«PIU’ CI SBIANCHETTATE, PIU’ NOI VINCIAMO»

DI ANTONELLO TOMANELLI

ANTONELLO TOMANELLI

Putin ha chiamato Lukashenko per complimentarsi della vittoria al torneo ATP 1000 di Madrid della tennista bielorussa Aryna Sabalenka, che già a Gennaio aveva trionfato nell’Australian Open. Nel frattempo, nemmeno un mese fa il russo Andrej Rublev si era aggiudicato il prestigioso torneo di Montecarlo.

Sarà stata una telefonata intrisa di ironia. Perché a quanto pare l’unico modo per fermare gli atleti russi e bielorussi è non farli giocare. Proprio come hanno fatto gli inglesi temerari di Wimbledon, sputando letteralmente sul principio di non discriminazione, sacra regola dello sport e su cui si fondano tutte le Costituzioni moderne, oltre a una miriade di convenzioni internazionali.

Insomma, a quanto pare, per far dimenticare ai popoli che esistono Russia e Bielorussia non basta sbianchettare la bandierina che compare sul display del punteggio in occasione di ogni incontro; e nemmeno far scomparire quei colori dalla classifica mondiale. Quando, percorrendo quella classifica dall’alto verso il basso, tra tante bandierine si scorge un vuoto, allora significa che l’atleta, maschio o femmina che sia, è russo o bielorusso.

In ogni finale, le pompose cerimonie non devono mostrare quelle bandiere, e nemmeno gli inni nazionali possono essere eseguiti.
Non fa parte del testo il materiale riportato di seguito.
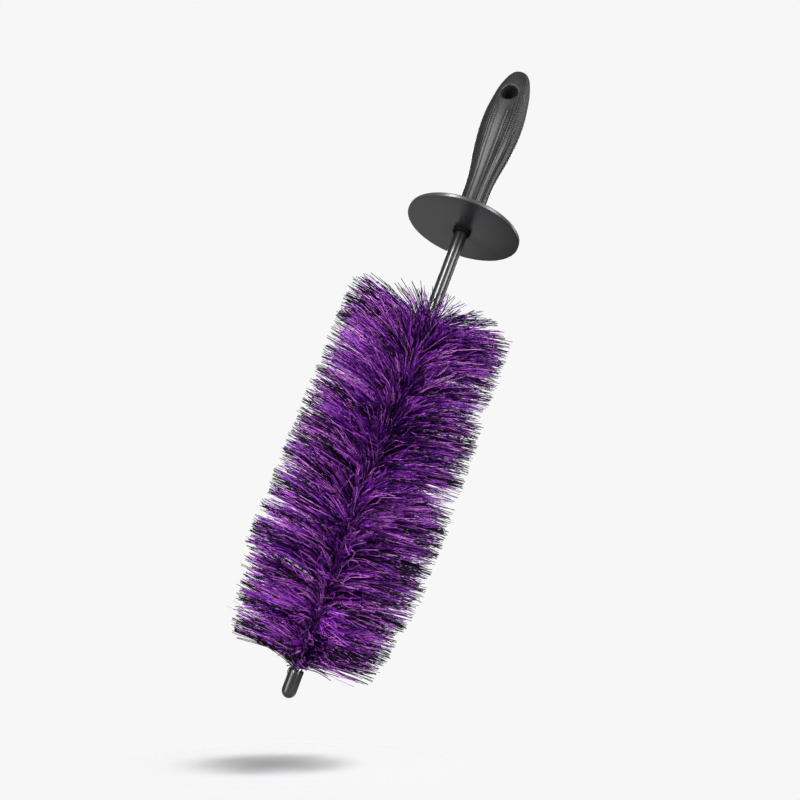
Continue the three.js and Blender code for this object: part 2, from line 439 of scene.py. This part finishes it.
def turned(name, profile, segments, material, closed):
    """A solid of revolution about Z, from a profile in mm.

    closed joins the profile's ends. Otherwise both ends lie on the axis.
    """
    profile = np.asarray(profile) * MM
    angles = np.linspace(0, 2 * math.pi, segments, endpoint=False)
    count = len(profile)
    points = np.zeros((segments, count, 3))
    points[:, :, 0] = np.cos(angles)[:, None] * profile[None, :, 0]
    points[:, :, 1] = np.sin(angles)[:, None] * profile[None, :, 0]
    points[:, :, 2] = profile[None, :, 1]
    faces = []
    last = count if closed else count - 1
    for i in range(segments):
        j = (i + 1) % segments
        for k in range(last):
            n = (k + 1) % count
            faces.append((i * count + k, j * count + k, j * count + n, i * count + n))
    piece = mesh_object(name, points.reshape(-1, 3), faces, material)
    bm = bmesh.new()
    bm.from_mesh(piece.data)
    bmesh.ops.remove_doubles(bm, verts=bm.verts, dist=1e-7)
    bmesh.ops.recalc_face_normals(bm, faces=bm.faces)
    bm.to_mesh(piece.data)
    bm.free()
    smooth_shade(piece.data)
    return piece


def apply_modifiers(piece):
    bpy.ops.object.select_all(action="DESELECT")
    piece.select_set(True)
    bpy.context.view_layer.objects.active = piece
    for modifier in list(piece.modifiers):
        bpy.ops.object.modifier_apply(modifier=modifier.name)


def smoothstep(low, high, value):
    t = np.clip((value - low) / (high - low), 0, 1)
    return t * t * (3 - 2 * t)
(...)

Per i simboli ostentati e le note musicali che risuonano nell’aria, chi perde contro un russo o un bielorusso deve sembrare di aver vinto.

Immaginiamo come possa sentirsi un atleta privato della propria cittadinanza ogni volta che scende in campo. Ma far sentire l’atleta russo o bielorusso un apolide pare non funzionare a dovere, perché continuano a vincere. E sarà stato proprio questo, con ogni probabilità, il contenuto della telefonata tra Putin e Lukashenko: «Più ci sbianchettate, più noi vinciamo».